■ **WORK INSTRUCTIONS**
Will you repeat only the lines beginning at the one that mentions "Keep writing the" and ending at the one that mentions "bmesh.ops.create_cube(shape, size=1, matrix=place)", both of them included, exactly?

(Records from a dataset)
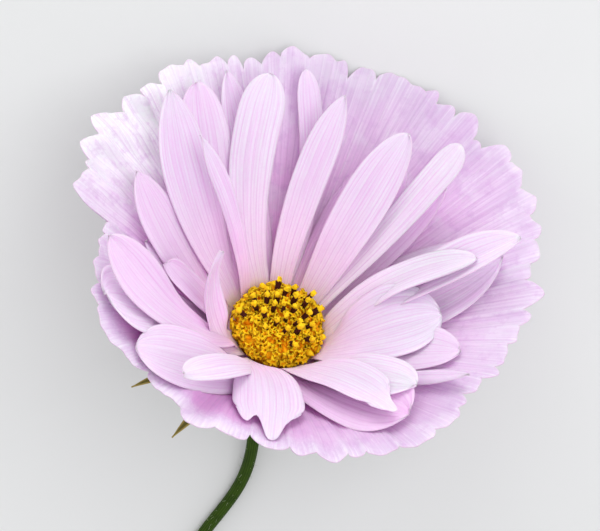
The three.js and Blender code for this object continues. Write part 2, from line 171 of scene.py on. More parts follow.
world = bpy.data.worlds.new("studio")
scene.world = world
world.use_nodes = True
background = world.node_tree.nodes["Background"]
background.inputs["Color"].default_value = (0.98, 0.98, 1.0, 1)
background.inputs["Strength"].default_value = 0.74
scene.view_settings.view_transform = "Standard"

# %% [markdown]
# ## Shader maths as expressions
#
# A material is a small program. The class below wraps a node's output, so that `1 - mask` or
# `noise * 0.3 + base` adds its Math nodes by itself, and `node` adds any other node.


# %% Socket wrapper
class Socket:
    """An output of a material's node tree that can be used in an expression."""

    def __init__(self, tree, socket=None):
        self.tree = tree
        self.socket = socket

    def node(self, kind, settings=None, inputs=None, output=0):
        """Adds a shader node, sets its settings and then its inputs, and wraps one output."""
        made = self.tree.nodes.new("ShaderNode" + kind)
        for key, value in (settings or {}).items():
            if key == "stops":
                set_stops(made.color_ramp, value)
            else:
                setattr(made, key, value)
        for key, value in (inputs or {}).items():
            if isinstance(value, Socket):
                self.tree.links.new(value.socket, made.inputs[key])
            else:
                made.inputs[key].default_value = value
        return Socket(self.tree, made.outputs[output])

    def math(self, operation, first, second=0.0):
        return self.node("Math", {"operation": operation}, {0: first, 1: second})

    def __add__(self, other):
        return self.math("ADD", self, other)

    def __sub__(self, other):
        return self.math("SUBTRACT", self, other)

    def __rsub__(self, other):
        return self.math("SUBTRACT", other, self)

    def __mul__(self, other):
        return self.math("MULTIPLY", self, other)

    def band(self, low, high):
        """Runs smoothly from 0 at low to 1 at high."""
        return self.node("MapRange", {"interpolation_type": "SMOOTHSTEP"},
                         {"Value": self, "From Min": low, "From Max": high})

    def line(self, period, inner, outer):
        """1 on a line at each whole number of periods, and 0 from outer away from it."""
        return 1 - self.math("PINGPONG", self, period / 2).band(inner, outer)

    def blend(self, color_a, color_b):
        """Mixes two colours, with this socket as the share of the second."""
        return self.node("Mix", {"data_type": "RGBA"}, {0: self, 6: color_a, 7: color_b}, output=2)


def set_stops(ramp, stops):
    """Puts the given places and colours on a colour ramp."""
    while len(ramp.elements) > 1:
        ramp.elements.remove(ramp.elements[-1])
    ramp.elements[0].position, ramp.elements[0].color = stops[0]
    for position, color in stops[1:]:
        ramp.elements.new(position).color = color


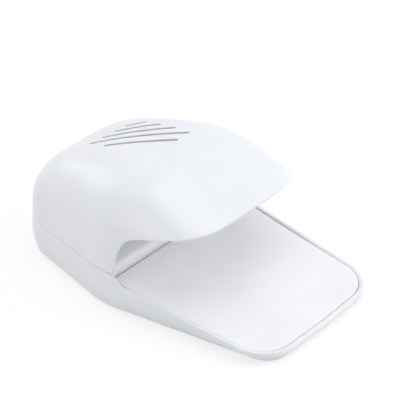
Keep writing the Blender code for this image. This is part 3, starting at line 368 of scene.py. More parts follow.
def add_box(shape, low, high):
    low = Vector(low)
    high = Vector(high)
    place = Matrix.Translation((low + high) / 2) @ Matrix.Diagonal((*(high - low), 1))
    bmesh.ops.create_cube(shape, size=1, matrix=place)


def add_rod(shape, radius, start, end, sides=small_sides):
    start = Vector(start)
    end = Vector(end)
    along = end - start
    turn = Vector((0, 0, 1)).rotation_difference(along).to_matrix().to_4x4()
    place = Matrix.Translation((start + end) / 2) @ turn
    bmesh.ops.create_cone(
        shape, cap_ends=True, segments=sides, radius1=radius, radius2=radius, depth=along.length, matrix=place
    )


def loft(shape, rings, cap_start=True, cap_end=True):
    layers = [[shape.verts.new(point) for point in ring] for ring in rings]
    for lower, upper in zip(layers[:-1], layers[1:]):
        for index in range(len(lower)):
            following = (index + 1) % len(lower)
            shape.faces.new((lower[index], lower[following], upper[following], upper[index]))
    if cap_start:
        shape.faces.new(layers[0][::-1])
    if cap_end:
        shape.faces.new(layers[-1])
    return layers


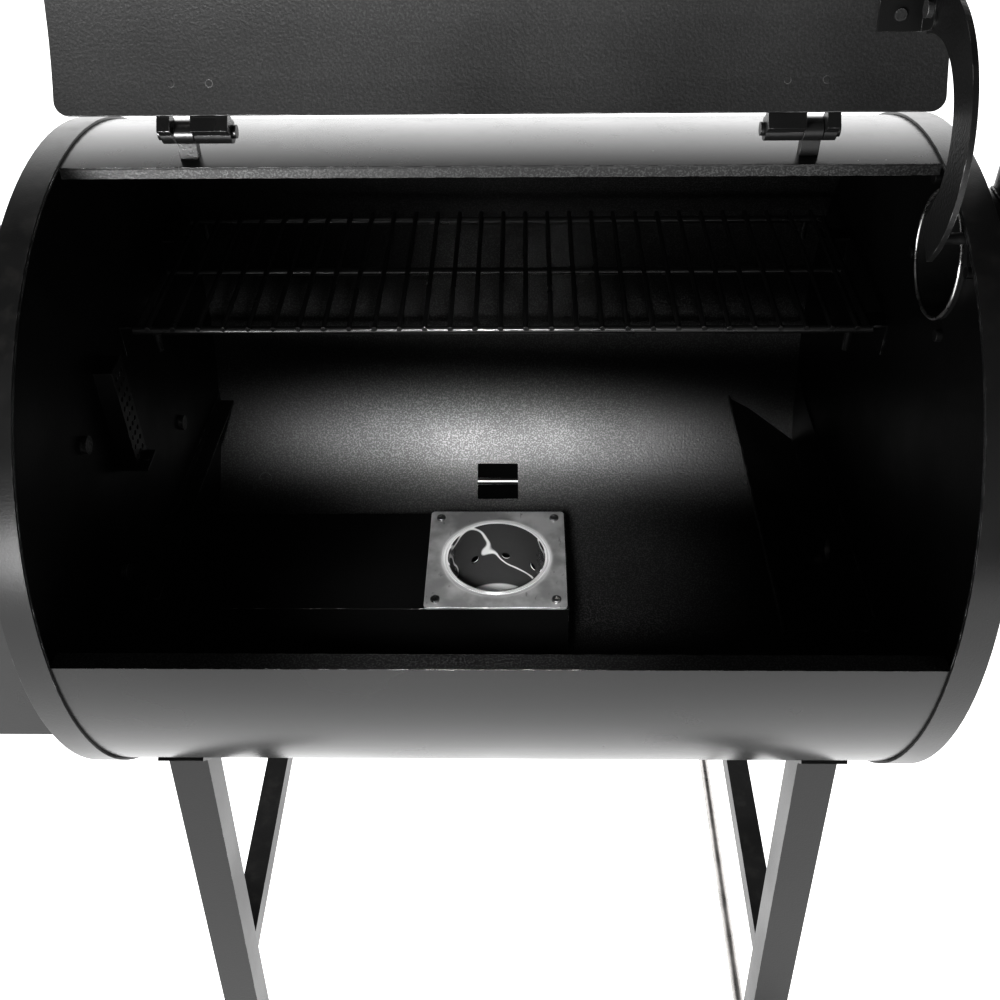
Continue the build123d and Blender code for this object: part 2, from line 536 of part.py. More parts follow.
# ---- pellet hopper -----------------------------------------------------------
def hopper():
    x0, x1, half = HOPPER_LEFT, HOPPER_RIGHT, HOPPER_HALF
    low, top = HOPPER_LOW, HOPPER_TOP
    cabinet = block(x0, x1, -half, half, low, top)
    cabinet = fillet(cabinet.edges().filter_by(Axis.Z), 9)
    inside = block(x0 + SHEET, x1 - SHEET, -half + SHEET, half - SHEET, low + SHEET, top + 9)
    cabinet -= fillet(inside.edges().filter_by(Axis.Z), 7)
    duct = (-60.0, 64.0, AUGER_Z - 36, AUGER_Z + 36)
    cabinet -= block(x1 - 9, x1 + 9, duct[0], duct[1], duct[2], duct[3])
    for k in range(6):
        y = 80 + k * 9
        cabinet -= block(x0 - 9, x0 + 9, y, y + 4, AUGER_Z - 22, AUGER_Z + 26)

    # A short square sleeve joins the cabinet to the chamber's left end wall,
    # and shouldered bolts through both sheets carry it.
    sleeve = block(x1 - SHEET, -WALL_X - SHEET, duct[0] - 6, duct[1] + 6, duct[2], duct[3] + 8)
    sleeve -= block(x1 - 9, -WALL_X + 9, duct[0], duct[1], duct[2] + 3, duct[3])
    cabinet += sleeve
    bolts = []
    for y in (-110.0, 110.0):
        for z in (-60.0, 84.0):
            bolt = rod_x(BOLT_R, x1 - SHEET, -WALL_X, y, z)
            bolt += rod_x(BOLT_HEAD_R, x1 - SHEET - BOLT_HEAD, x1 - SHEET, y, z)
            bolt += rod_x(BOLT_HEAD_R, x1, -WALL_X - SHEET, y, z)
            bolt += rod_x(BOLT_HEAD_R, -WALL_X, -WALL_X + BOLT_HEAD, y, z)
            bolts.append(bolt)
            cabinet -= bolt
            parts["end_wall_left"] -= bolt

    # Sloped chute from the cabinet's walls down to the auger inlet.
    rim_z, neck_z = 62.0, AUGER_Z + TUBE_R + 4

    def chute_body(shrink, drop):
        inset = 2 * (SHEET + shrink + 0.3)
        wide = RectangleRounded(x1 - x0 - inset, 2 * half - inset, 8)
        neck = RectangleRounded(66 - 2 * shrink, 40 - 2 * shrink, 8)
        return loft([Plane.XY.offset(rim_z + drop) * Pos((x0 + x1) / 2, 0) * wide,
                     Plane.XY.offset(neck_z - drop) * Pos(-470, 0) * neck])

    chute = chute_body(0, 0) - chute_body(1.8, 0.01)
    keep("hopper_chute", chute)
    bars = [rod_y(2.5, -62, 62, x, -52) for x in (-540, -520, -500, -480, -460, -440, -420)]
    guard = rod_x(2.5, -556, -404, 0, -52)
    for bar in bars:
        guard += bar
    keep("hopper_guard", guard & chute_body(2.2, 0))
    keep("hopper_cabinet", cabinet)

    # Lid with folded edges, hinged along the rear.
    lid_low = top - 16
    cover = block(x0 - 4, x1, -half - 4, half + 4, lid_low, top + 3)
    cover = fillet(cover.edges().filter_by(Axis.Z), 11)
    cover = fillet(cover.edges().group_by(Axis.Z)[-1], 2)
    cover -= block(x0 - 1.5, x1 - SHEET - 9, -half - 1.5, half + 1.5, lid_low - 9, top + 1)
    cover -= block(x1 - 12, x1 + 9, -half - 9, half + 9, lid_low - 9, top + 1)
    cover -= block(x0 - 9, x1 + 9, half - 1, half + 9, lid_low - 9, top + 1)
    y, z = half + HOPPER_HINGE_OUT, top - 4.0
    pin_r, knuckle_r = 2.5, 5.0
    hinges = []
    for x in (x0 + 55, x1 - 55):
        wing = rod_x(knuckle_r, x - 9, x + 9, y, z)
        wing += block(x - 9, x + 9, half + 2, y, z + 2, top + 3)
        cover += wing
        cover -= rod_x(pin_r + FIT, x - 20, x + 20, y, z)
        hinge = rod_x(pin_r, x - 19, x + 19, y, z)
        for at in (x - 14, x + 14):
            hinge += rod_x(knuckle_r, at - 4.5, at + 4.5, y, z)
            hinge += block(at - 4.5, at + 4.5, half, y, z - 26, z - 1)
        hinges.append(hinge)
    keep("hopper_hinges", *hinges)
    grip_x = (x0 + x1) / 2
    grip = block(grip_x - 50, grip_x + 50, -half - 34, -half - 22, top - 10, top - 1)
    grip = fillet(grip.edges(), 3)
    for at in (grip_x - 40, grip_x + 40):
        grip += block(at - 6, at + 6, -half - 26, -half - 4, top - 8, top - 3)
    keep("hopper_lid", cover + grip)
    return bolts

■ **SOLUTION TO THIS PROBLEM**
Keep writing the Blender code for this image. This is part 3, starting at line 368 of scene.py. More parts follow.
def add_box(shape, low, high):
    low = Vector(low)
    high = Vector(high)
    place = Matrix.Translation((low + high) / 2) @ Matrix.Diagonal((*(high - low), 1))
    bmesh.ops.create_cube(shape, size=1, matrix=place)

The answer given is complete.